Here’s what I noticed, sitting in the good seats: 1. Everyone who works there is so, so nice. We walked in as soon as the doors opened, and the guard closest to our row told us where we might be able to get things signed, and then we made friends with the man who runs the shot clock, and he walked Miles onto the court. (Shout out to James and Gary, two guys who clearly get a kick out of making children's dreams come true, absolute legends.) 2. The people who sit in the actual front row at sporting events all pose for picture, their arms slung around each other, and every single middle-aged man in every single one of these groups looked like he was about to go to jail for insider trading or embezzlement. Every. Single. One. I felt like I was on the boat on the White Lotus. Which brings me to my fight.
Love you, Gary.
There were two families sitting directly behind us, two boys about my son’s age and their parents. The boys were named Joseph and Aidan, because of course they were, and the parents that I could see, Joseph’s parents, were what I would describe as Long Island Kardashian chic. The mother had long, dyed black hair and a face that had been bestowed upon her by a series of professionals. The father never spoke, never looked up from his phone, and had the greased-back hair of a 1980’s stockbroker, but, you know, Long Island. The child, Joseph, was a monster, because of course he was.
Here is what Joseph did, throughout the entire game: he shouted SCREW YOU, HAWKS, at top volume, and directly in my ear. He shouted YOU SUCK, HAWKS, which I do think it slightly better than SCREW YOU, HAWKS. This child was, at most, nine years old. He gripped the back of my son’s seat and rocked himself back and forth like he was on some sort of ride that he had to propel with his own body weight.
At one point, I asked Joseph to take his hands off the back of my son’s seat. He did. A few minutes later, he made what I can only describe as a gesture that one of Keifer Sutherland’s goons would have made in Stand By Me, a sort of loogie-hocking-zero face, while hanging his body over the back of my son’s seat, and I asked him not to. Joseph looked aghast, as did his mother. She said, he wasn’t going to do anything. This is a sporting event. And I said, yes, it is. She told me to address her with any future concerns, and I said that I would. This is the closest that I have ever come to shouting at someone in public. I am sure that this woman shouts at people in public on a daily basis. I can see her now, road rage-heavy, on the Long Island Expressway. But then I thought, I bet this lady owns a gun!
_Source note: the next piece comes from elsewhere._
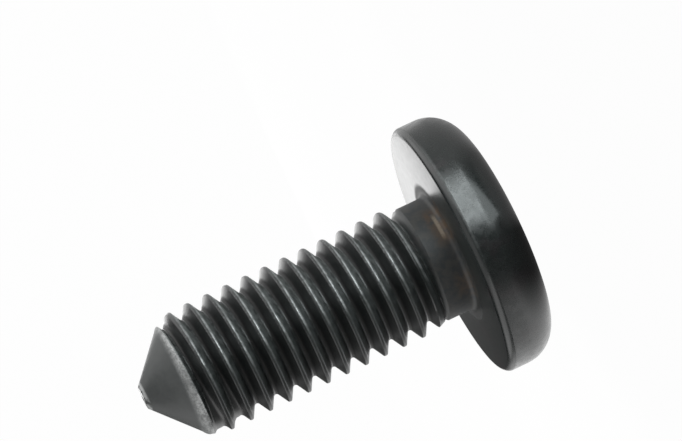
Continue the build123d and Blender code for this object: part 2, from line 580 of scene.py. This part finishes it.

And then I started thinking about the embezzlement dads and her husband, who is not yet at that level but certainly aspires to be, and I thought about Joseph’s doomed life, and my son’s beautiful love for this team that was losing the game and we got ice cream and ignored them.
Anyway, Empire of Pain is really good, and you should read it. Go Hawks.
I think I met those people at a Dodgers game a while back and had a similar encounter. They drive a Tesla cyber truck.
I'd love to focus on Georges Niang being cool to your child! He used to play on my Sixers and missed him dearly—he's a noted sweetie pie!